Department of the Environment
Draft Waste Management (Amendment) (Jersey) Regulations 201-
Report
The Waste Management (Jersey) Law 2005 (“the Law”) was enacted in order to enable Jersey to achieve ‘ratified party status’ under the Basel Convention on the Control of Transboundary Movements of Hazardous Wastes and their Disposal (“the Convention”). This paved the way for the United Kingdom’s ratification of the Convention to be extended to Jersey. The Convention was formally extended to Jersey by the United Kingdom in 2007.
In addition, the Law brought into effect the Decision of the Council of the Organisation for Economic Co-operation and Development on the Control of Transfrontier Movements of Wastes Destined for Recovery Operations (“the OECD Decision”), which Jersey is obliged to implement. The Convention obliges parties to take measures to ensure the environmentally sound management of hazardous or other wastes and the Law creates a regulatory licensing regime for waste management activities within Jersey.
The Law came fully into force in 2007 and its ongoing implementation since this time has raised a particular difficulty relating to applications for waste management licences where the applicant for the licence is not the landowner.
Article 26(3) of the Law currently requires an application for a waste management licence to be accompanied by the written undertaking of the land owner in a form that is legally binding on the owner and the owner’s successors in title to allow the applicant to carry out such future works on the land as the Minister may under the Law require the applicant to carry out, for the avoidance of pollution arising from the activity to which the licence relates or for the protection of the environment.
None of the applications for licences received from non-land owners since 2007 have satisfied the Article 26(3) requirement to provide a binding written undertaking. One difficulty is that the nature of Jersey’s property law would probably require the passing of contracts before the Royal Court in order to bind the land-owner and his successors and even then there is no guarantee that a contractual undertaking of this kind would be binding on the land-owners successors. Another difficulty is the potential unknown timescale of the undertaking and the consequential burden that an undertaking for an indeterminate period would attach to the land. A feature of the Jersey property law is that there is a presumption in favour of the freedom of land from excessive burdens.
It has therefore become evident that Article 26(3) of the Law is impractical because applicants are faced with not being able to comply with its requirements which consequently raises a significant barrier to the Minister’s ability to grant licences in accordance with the Law, as required by Article 27(1)(a). If licences cannot be issued, the environment may be at risk since the regulatory tool designed to drive environmental best practice at waste management sites is not in place. This situation effectively means that Jersey is unable to comply with its general obligations under the Convention to implement measures (i.e. an effective regulatory framework) that ensure the environmentally sound management of hazardous or other wastes.
It is essential therefore that the Law is amended to overcome this so that licences can be issued lawfully and to comply with Jersey’s obligations under the Convention.

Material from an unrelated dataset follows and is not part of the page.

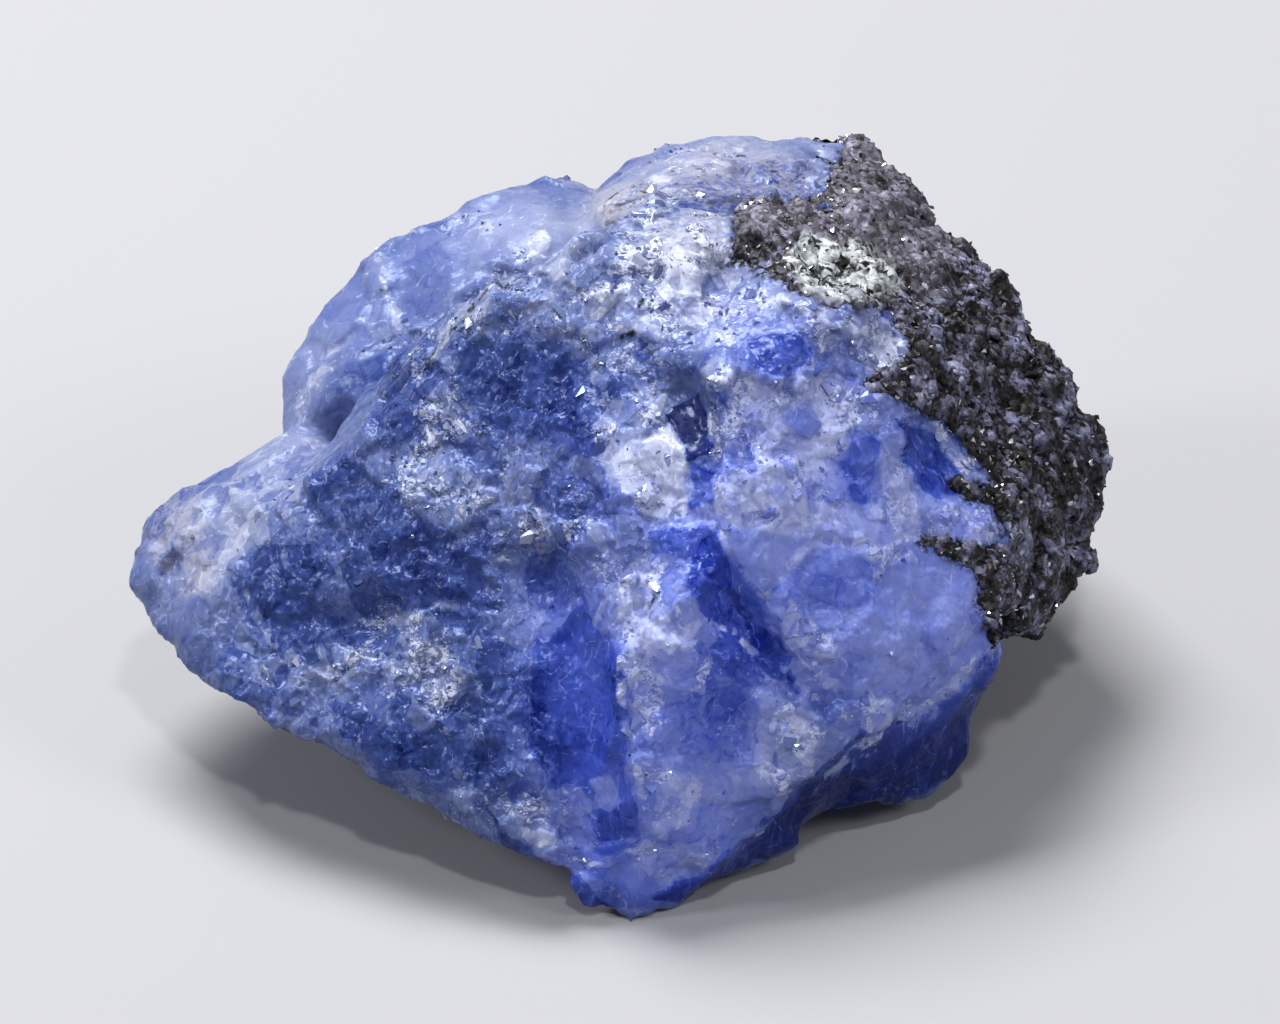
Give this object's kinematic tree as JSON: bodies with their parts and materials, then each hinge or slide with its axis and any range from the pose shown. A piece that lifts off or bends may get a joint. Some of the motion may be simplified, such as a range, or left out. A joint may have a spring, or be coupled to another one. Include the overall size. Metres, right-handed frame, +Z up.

The Law already adequately provides other measures to prevent and minimise the negative effects of waste management activities. These include the licensing regime itself, which requires a waste management licence to be in force and licence conditions to be complied with (Article 23), as well as enforcement provisions for co-operation by owners and others (Article 86), provision of information about potential pollution (Article 88), control of potential pollution (Article 89) and remedial action by the polluter (Article 90).
The proposed amendments to Article 26 therefore remove the written undertaking requirement and clarify what evidence is required to accompany an application for a waste management licence;
- evidence of grant of planning permission or evidence of continuous use of the land and
- evidence that the applicant has the land owner’s consent to occupy the land for the purposes of carrying out the waste management activities,
will constitute evidence of the lawful use of the land.
Article 28 concerns conditions of licences and refers to the requirements of Article 26(3). Article 28 therefore requires consequential amendment.
There are a number of other amendments which are desirable to keep the Law up to date with the European legislation to which it refers. The Law includes reference to the European Regulation 259/93 on the shipments of waste and the European Council Directive 75/442/EEC on waste, both of which have been repealed.
Article 62(3) and Schedule 8 paragraph 6(2) restrict the period for which consent to a transboundary shipment can be given to 12 months. The proposed amendment to these parts of the Law will enable the Minister to extend the period of consent on movements of waste from 12 months up to a maximum period of 3 years. This brings the Law into line with the OECD decision which is incorporated into the Waste Shipment Regulation (EC) No 1013/2006. It is discretionary and subject to the consent of the other competent authorities concerned i.e. the jurisdictions of import or export.
Manpower implications
The Regulations will be implemented without any change to the current manpower levels.
Financial implications
The Regulations will allow licences to be issued and the annual subsistence fees for licences collected. This will contribute to the Departmental budget.